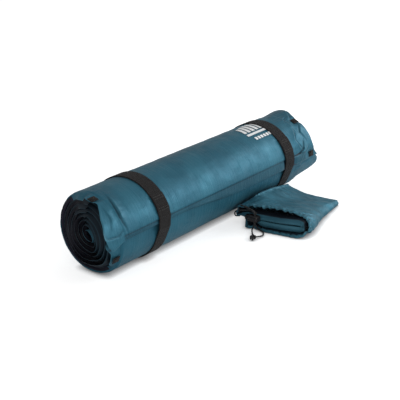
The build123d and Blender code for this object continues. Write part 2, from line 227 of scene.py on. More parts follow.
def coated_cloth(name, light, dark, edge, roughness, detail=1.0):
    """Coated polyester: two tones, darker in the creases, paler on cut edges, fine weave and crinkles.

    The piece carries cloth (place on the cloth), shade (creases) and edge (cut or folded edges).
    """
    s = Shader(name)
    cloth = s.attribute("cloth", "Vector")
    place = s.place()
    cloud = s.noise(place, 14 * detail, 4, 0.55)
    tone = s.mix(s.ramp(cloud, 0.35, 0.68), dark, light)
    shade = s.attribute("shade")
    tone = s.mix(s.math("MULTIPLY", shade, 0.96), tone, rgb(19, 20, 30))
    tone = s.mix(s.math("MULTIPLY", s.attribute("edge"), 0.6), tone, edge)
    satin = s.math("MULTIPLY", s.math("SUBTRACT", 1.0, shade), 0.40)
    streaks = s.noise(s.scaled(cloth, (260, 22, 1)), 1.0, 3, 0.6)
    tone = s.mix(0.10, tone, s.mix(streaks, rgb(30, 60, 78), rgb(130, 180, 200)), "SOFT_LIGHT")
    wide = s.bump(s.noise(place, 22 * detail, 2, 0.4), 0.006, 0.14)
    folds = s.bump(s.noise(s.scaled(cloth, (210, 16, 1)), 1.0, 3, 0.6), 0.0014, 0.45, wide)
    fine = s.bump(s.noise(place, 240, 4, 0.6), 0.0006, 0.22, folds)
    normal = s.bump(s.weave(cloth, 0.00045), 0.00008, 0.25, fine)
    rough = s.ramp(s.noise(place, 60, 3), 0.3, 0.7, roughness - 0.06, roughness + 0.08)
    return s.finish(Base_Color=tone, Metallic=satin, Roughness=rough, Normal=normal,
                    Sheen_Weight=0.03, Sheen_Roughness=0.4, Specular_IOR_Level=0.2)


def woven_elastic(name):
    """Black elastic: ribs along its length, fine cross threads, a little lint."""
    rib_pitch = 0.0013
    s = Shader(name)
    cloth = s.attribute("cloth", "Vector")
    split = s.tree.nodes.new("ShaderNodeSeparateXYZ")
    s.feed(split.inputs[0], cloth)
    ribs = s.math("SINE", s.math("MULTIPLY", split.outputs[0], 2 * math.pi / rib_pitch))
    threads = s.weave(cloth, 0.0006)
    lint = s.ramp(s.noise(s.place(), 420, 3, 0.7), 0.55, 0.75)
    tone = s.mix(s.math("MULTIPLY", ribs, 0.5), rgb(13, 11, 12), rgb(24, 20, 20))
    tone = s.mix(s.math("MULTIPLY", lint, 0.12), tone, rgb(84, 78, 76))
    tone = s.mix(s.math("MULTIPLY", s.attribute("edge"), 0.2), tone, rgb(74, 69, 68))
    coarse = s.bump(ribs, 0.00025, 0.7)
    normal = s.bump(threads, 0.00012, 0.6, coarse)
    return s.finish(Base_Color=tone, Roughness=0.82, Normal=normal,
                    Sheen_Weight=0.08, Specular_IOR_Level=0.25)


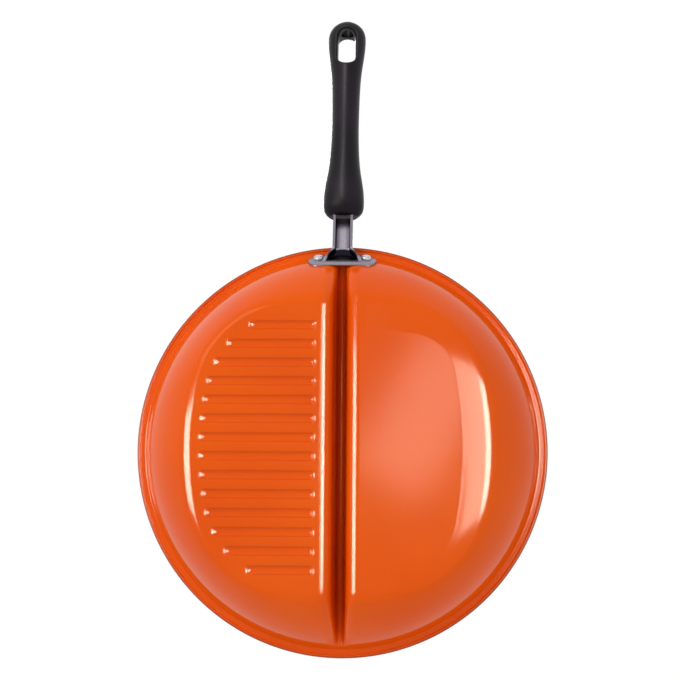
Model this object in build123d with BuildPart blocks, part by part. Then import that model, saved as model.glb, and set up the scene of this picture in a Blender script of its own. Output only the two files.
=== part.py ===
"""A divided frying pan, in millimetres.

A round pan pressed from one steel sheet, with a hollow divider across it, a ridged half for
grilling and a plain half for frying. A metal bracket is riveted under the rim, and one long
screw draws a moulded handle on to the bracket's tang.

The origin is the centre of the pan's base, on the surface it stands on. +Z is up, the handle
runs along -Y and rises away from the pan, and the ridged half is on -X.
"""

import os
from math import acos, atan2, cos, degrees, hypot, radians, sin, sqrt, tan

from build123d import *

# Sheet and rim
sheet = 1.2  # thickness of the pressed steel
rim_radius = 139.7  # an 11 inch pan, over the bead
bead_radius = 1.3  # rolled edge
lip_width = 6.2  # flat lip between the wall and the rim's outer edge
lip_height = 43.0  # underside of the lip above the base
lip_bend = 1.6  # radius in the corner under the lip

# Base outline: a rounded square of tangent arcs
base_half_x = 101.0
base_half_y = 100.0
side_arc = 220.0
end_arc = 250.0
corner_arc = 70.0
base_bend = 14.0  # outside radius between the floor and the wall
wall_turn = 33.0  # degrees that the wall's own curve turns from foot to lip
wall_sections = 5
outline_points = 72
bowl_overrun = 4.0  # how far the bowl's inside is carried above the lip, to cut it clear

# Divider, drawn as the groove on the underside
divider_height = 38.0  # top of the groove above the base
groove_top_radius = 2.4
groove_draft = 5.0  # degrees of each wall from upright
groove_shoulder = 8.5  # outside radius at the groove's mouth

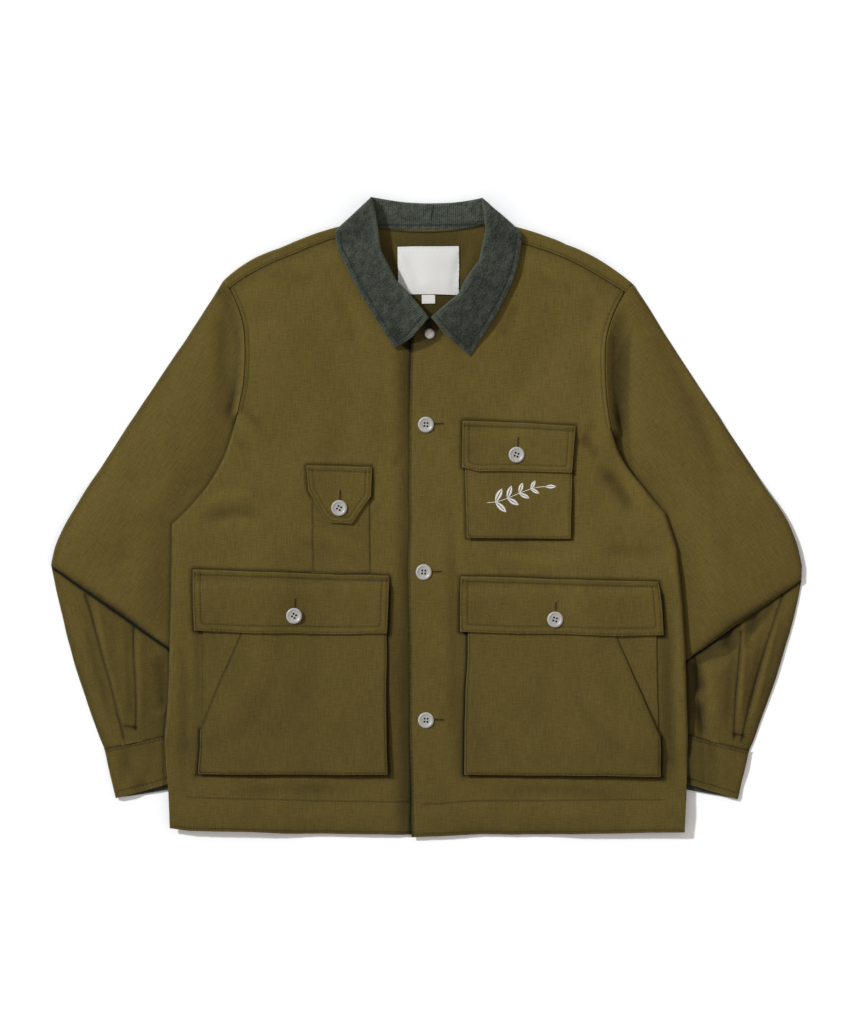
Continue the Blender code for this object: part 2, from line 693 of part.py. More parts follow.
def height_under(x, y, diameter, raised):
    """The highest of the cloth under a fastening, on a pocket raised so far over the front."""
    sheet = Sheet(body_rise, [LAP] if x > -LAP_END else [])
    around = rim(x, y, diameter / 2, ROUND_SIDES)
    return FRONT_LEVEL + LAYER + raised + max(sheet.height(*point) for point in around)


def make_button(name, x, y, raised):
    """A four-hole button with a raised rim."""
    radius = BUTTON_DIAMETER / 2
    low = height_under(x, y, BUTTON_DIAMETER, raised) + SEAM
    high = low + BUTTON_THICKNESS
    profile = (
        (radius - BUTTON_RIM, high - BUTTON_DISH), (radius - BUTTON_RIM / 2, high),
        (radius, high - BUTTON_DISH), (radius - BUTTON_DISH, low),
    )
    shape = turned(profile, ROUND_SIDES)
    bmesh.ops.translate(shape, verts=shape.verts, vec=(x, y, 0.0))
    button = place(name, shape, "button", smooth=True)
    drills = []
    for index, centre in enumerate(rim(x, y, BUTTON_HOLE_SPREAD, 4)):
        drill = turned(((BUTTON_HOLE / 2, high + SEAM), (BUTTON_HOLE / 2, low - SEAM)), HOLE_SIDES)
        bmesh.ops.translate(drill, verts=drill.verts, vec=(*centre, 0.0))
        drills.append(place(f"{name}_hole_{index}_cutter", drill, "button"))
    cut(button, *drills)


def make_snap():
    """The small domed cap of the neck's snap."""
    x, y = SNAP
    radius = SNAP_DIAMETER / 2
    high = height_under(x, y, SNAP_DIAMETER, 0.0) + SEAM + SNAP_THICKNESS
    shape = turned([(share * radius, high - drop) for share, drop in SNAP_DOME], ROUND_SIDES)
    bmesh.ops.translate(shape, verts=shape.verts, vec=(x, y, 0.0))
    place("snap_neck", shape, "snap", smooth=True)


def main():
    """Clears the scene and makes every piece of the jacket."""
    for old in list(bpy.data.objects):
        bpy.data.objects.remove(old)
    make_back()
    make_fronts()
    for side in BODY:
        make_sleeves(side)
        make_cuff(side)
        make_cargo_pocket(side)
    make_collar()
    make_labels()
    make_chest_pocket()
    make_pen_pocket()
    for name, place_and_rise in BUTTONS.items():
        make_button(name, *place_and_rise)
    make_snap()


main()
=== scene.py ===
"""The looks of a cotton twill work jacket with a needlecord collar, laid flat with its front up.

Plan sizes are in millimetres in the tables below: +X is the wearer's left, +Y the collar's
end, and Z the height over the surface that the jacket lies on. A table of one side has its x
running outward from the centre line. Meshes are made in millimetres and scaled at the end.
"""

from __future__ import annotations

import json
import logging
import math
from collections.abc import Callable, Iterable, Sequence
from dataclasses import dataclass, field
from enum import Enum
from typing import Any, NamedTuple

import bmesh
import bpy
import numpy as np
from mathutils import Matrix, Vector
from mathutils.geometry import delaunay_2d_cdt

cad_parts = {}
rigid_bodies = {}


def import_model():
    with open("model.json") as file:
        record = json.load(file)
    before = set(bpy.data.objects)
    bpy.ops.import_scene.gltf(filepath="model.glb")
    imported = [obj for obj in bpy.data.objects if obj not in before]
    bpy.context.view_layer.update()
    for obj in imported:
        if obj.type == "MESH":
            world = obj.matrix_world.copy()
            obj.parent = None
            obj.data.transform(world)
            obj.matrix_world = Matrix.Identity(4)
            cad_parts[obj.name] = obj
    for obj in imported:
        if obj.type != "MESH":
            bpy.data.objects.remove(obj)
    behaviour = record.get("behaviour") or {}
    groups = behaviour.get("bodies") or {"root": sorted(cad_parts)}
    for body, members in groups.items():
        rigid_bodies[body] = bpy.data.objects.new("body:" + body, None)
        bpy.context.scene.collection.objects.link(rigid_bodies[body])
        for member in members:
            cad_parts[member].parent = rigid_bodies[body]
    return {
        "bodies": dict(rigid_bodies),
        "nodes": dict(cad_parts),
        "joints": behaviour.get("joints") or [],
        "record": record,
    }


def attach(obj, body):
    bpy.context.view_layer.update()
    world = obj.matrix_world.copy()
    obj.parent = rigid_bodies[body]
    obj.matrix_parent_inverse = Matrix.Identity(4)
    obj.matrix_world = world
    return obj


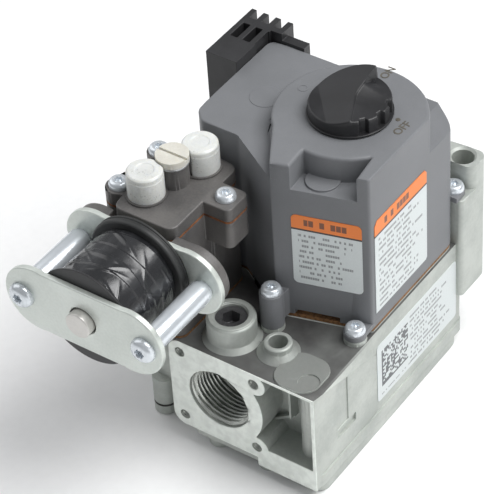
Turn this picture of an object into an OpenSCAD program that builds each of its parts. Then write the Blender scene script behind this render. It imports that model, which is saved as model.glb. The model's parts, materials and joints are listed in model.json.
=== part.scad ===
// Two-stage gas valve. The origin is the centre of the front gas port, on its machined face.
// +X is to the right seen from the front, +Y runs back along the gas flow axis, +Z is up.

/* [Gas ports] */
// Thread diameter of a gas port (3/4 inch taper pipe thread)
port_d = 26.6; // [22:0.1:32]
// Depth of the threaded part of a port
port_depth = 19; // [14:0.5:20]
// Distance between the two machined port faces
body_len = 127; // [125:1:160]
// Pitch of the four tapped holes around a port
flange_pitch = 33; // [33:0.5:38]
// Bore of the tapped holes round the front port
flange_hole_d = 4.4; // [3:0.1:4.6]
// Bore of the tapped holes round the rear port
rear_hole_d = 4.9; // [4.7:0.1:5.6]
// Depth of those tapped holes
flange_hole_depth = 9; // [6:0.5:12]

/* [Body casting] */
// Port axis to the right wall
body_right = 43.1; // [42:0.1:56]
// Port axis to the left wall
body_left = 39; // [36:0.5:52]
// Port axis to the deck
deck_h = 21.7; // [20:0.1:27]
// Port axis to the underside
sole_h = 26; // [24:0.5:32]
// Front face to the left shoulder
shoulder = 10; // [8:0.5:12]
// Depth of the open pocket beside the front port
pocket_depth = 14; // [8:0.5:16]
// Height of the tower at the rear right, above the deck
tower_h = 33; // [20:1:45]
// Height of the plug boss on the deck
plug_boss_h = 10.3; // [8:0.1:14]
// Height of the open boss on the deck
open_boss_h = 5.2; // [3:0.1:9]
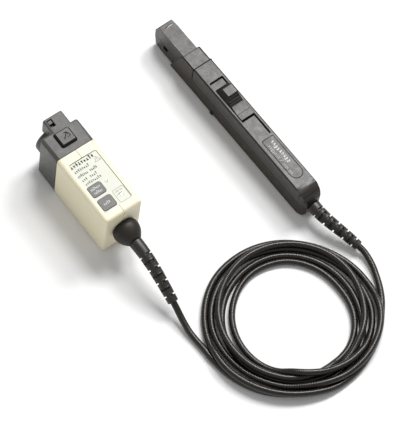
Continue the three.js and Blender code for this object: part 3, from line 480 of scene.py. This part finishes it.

################

## Direction
Beginning at the top of the data, please return every line until and including the line containing "weave and crinkles.", copied exactly, and nothing past it.

## Task output
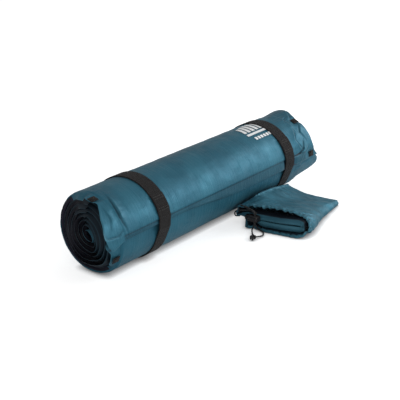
The build123d and Blender code for this object continues. Write part 2, from line 227 of scene.py on. More parts follow.
def coated_cloth(name, light, dark, edge, roughness, detail=1.0):
    """Coated polyester: two tones, darker in the creases, paler on cut edges, fine weave and crinkles.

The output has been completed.